Because of Lukas’s immense buying power, many skeptics are unimpressed by his record-breaking achievements as a trainer. Anybody with so many well-bred horses can’t fail to win a lot of races. Yes, Lukas has developed yearling purchases like Winning Colors, Landaluce, Capote, Open Mind and others into champions. But what about all his skeletons in his closet -- the expensive yearlings who never amounted to anything? If you tallied the results of every horse Lukas bought, wouldn’t he be a loser, like most people who buy at yearling auctions?
This question has intrigued many racing fans, and it has preoccupied Joe Bagan, a former social worker in Denver who now is a full-time pedigree buff. Bagan studies thoroughbred breeding ardently and has made occasional stabs at picking yearlings. “We’ve tried every approach to select decent horses and have come up empty,” he said ruefully. So Bagan set out to understand the way Lukas chose horses. He compiled a list of every horse Lukas bought, then traced the horse’s racing record, and found out what the horse was sold for when his racing career was over. Bagan turned the project into a book, “Lukas at Auction,” which he published this year.
And the bottom line is this: Lukas is a winner -- a big winner -- in a game that usually defeats even the most savvy professionals.
From 1979 to 1988, Lukas spent $103 million at horse auctions. Bagan estimates that the training costs for those horses were $22 million -- an outlay of $125 million.
The total proceeds from these horses, plus the residual value of the ones who haven’t raced yet or haven’t been sold, is $162 million. That’s a $37 million profit, an impressive return on any investment.
Although Lukas sets a record every year for purse money won, these earnings are a relatively small part of his income. The big money comes from syndication of stallion prospects and the sale of mares. But by any reckoning Lukas has outshone his competition. Bagan analyzes individual sales and compares Lukas’s performance against his main rivals-Robert Sangster of Great Britain and the Maktoum brothers of Dubai-and Lukas is a clear winner.

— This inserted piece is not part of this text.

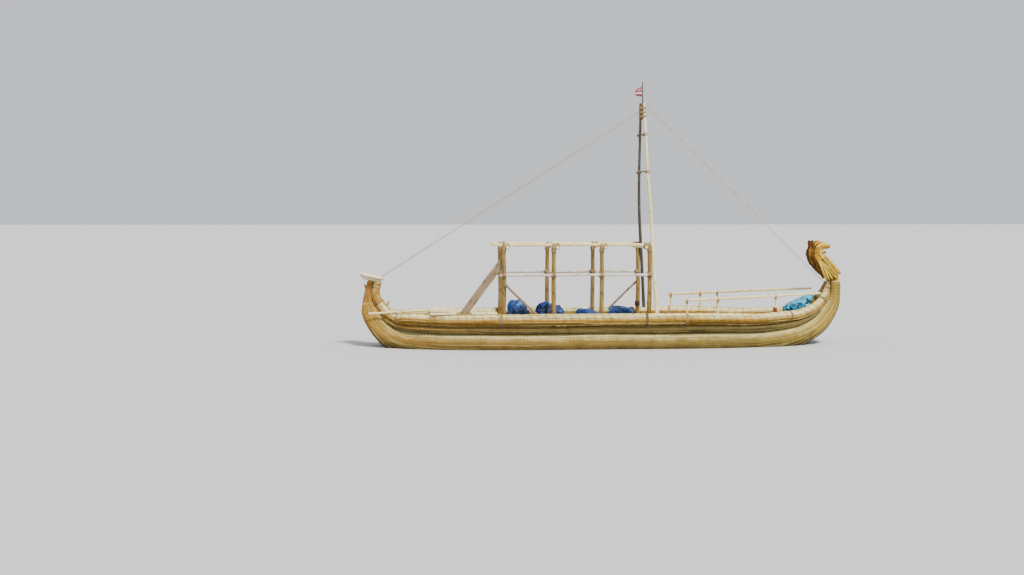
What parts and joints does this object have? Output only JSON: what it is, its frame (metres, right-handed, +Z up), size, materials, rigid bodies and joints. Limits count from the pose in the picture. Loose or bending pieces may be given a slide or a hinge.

Lukas’s critics still may knock his management of individual horses, but his record as a yearling buyer is unimpeachable. He obviously has an extraordinary eye for equine talent.
The trainer likes to use a delightful analogy to explain the way he makes his yearling selections: “In grade-school coloring books they’d show you a farm scene and say, ‘Somewhere in this picture is a cat. Find it.’ You’d look and look and you couldn’t find it. Then finally you see it or somebody points it out to you. Now every time you look at this picture the first thing you see is that cat.”
When Lukas looks at yearlings, he has an image in his mind that leaps out at him -- like the cat in the picture -- when he sees it. “If you train your eye,” he said, “there are certain common threads that run through the good horses.” He won’t divulge his secrets.
Before going to a sale, Lukas will glance through the catalogue in the most cursory fashion. “I couldn’t care less about pedigrees,” he said. He will go to all of the sellers at the auction and have them lead out their yearlings, one by one, and walk them back and forth. In half a minute Lukas will form his opinion and grade the yearling on a scale from 1 to 10. He won’t ask the identity of the yearling until he has made his grade. Then he’ll look at the catalogue and see what kind of pedigree the animal has.
Because Lukas operates at the upper echelon of the racing game he gravitates to the more regal, expensive pedigrees, but occasionally he’ll give a high score to horses with unexceptional bloodlines. At a sale two years ago, he scored a filly 7-plus and then asked his son, Jeff, “What’s this one?”
“She’s a Deputy Minister,” Jeff said, probably with a touch of disdain for the unfashionable bloodlines.
“We’d better keep an open mind,” Lukas said. And for $150,000 he bought Open Mind, the best 3-year-old filly in America this season.
Lukas said he never has given a yearling a perfect 10 -- that figure is reserved for theoretical, unattainable perfection; but over the years he has assigned four yearlings a rating of 9. Three of them were top stakes winners: Landaluce, Saratoga Six and Houston. The other was a yearling he bought this summer, though not one of his seven-digit purchases; the recipient of his lofty rating, still unnamed, was a $275,000 colt by Cox’s Ridge.
Based on past performances, it is almost certain that by 1991 two or three champions will emerge from the group of yearlings that Lukas buys this summer. And it is also certain that the trainer’s success will continue to generate resentment and envy from others in the business who don’t have the immense financial resources that he commands.
But the jealousy may spring from another source too. Many buyers employ computers, sophisticated pedigree analysis and teams of experts but still are frustrated in their quest to make money from yearling sales. Yet Lukas beats the game and to him it seems ridiculously easy to pick the best yearlings. “When a beautiful girl walks into a room,” he said, “nobody has to tell you that she’s beautiful.”